Pull out every line from the listing that has the word "Blender".

Data:
—————
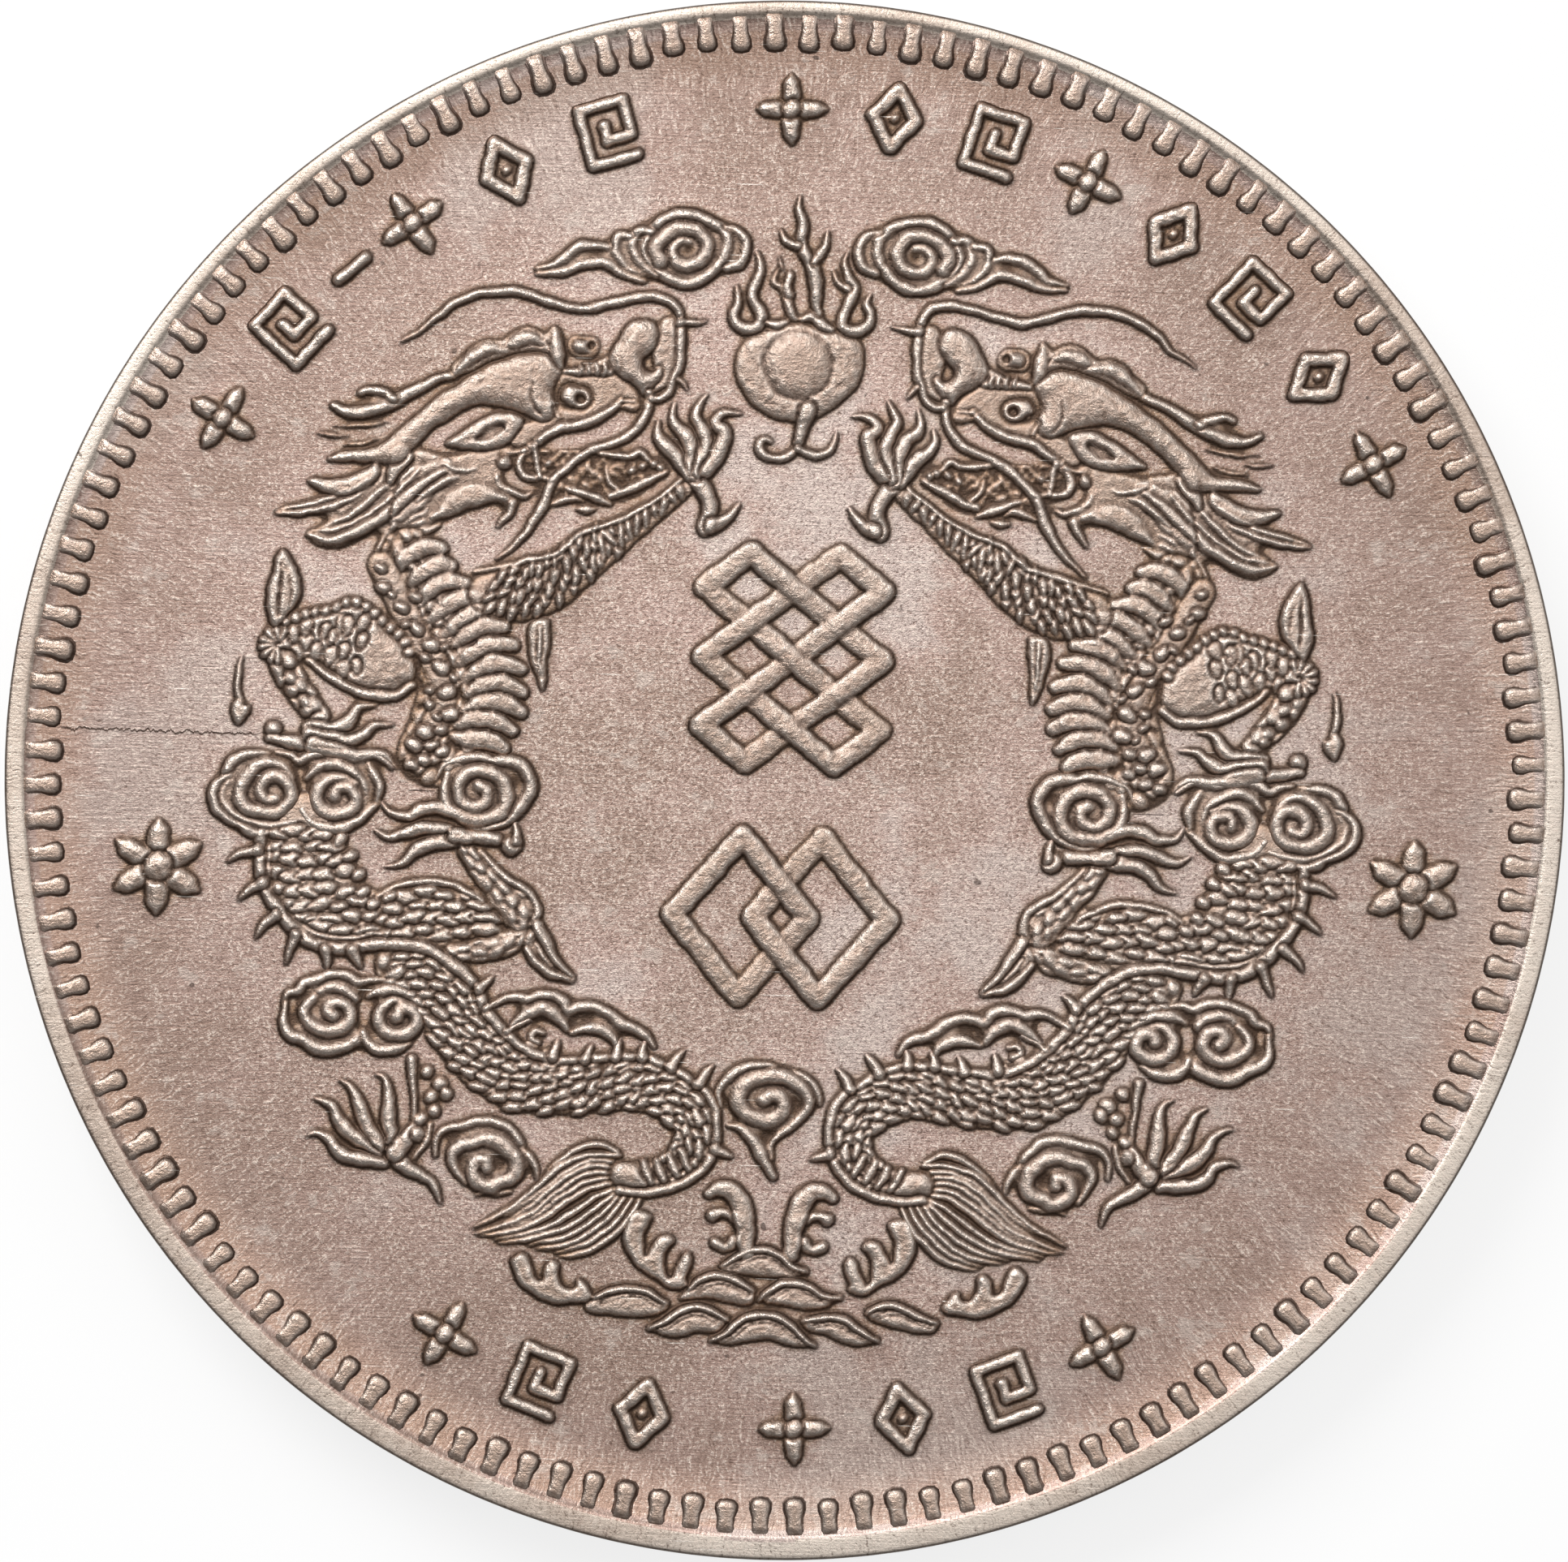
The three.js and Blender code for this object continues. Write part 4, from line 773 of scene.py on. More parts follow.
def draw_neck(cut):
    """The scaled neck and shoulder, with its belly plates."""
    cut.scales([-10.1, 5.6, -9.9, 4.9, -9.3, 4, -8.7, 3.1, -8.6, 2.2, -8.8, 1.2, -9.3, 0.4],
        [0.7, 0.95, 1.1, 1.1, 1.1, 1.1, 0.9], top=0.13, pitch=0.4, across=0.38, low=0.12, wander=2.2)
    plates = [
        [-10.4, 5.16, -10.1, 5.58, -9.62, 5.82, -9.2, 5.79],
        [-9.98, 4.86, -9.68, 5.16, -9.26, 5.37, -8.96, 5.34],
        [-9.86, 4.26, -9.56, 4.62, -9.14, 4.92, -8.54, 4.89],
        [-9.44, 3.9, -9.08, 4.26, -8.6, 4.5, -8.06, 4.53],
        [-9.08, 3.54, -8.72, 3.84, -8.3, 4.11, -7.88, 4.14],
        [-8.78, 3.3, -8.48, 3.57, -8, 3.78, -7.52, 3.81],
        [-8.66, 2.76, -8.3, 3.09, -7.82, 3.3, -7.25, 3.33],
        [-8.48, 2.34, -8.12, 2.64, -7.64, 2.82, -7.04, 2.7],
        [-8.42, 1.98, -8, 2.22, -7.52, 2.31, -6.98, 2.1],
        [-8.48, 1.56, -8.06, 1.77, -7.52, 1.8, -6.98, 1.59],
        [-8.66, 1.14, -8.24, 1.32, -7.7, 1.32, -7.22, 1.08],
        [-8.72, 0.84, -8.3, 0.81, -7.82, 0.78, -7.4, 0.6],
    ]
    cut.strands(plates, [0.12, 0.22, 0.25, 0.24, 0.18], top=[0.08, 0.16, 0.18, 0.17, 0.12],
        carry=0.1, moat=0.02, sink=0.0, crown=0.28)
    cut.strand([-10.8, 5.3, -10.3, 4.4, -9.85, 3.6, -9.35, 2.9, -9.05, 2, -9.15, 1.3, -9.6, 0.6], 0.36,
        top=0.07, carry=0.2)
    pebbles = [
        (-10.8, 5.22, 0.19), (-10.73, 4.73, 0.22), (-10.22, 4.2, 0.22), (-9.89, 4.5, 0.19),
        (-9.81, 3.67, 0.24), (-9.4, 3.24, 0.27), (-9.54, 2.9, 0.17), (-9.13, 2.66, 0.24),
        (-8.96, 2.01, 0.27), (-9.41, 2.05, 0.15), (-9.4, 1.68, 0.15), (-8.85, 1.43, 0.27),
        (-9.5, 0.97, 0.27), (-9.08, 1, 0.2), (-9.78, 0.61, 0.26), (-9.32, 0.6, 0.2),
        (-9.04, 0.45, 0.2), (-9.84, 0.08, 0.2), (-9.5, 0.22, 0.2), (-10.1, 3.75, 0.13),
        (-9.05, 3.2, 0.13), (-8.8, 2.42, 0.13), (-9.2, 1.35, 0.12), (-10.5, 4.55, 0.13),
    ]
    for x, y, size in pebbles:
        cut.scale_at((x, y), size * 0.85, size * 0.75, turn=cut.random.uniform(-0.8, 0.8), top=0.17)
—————
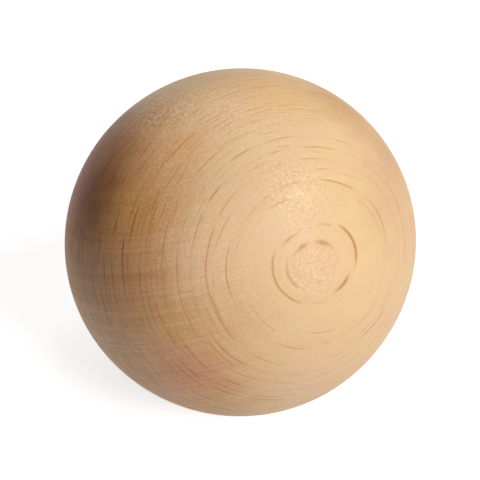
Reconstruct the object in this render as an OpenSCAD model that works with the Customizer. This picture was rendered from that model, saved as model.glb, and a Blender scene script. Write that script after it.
—————
The response:
The three.js and Blender code for this object continues. Write part 4, from line 773 of scene.py on. More parts follow.
Reconstruct the object in this render as an OpenSCAD model that works with the Customizer. This picture was rendered from that model, saved as model.glb, and a Blender scene script. Write that script after it.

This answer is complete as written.